I do agree that the BB are too low. I think with the bigger wheels, slacker HT and more travel that the BB could come up and add more "snap" to the ride while still being stable enough. There was mention of it on another thread but Paul Aston says it well with his Nicolai build:

"Bottom bracket height: The BB is currently about 375mm. Blasphemy! I'm not a super fan of low bottom brackets, especially in Finale where there are plenty of things to catch a pedal on. My theory is that low bottom brackets were great to improve stability on tiny bikes with small wheels a few years ago, nowadays we mostly use bigger wheels so we instantly have higher axles and more BB drop, plus this bike is so inherently stable that a higher BB lets me ride through rocks and ruts with much more confidence.
I find it also switches direction easily with my style of riding: I pump the bike a lot and unweight it between corners, at full extension I am standing above the axles and so it tips over easily. This also keeps the bike leaned over in turns better: if you are standing far below the axles your weight pushing through the BB is trying to stand the bike up."

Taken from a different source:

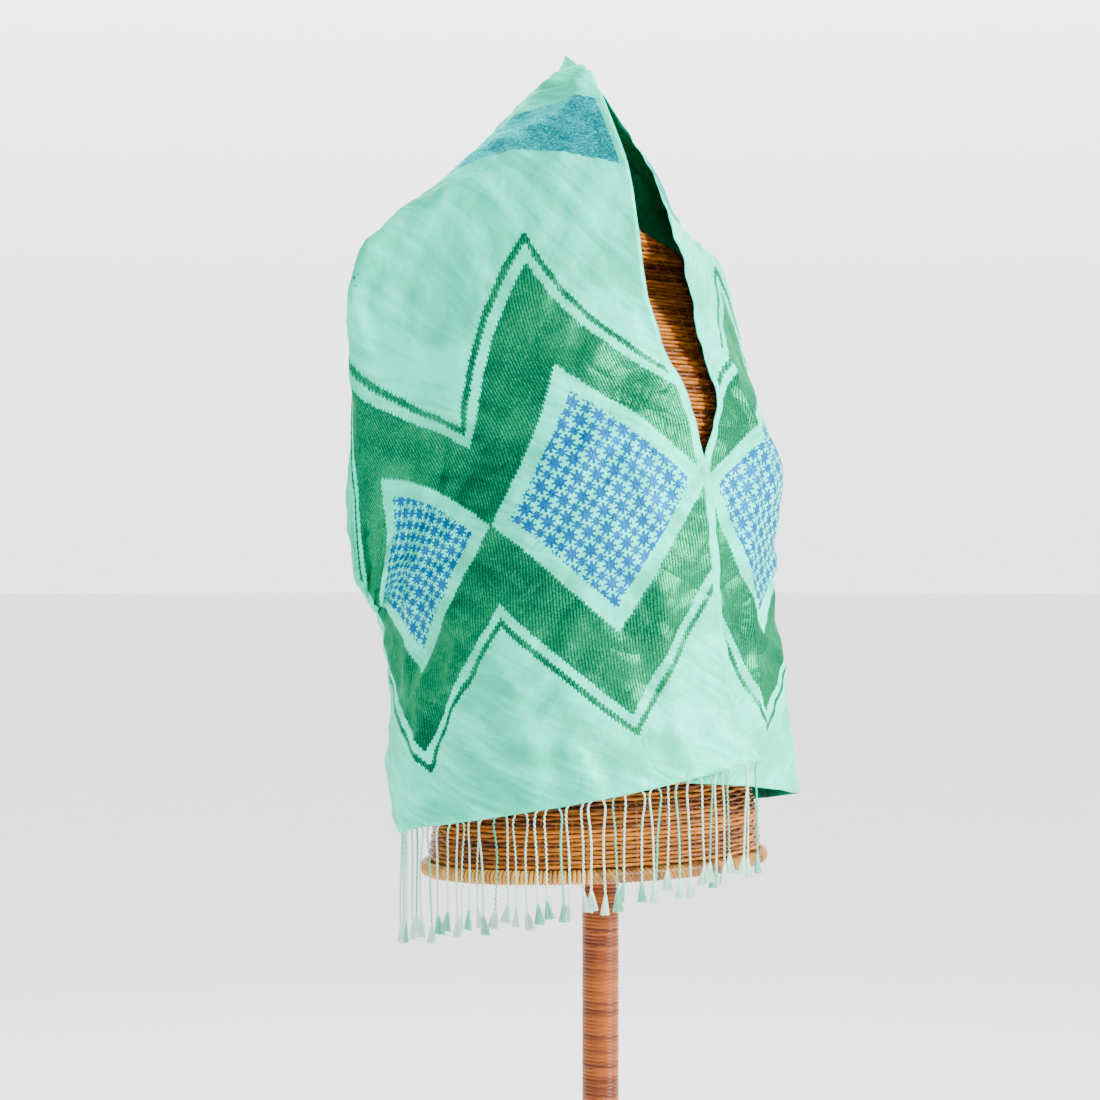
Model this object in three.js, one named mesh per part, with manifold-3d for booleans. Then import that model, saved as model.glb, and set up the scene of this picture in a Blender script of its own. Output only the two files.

I think you kind of missed the point that I’m trying to make, and the article is underscoring, which is most people are riding bikes that are too long for them. I’m not saying longer bikes aren’t good (they are), but many people have going too long because that’s what the narrative has been pushing. New bike geometry is way better than bikes from 7-8yrs ago, but I think that many people have gone too long for 90-95% of the trails they ride.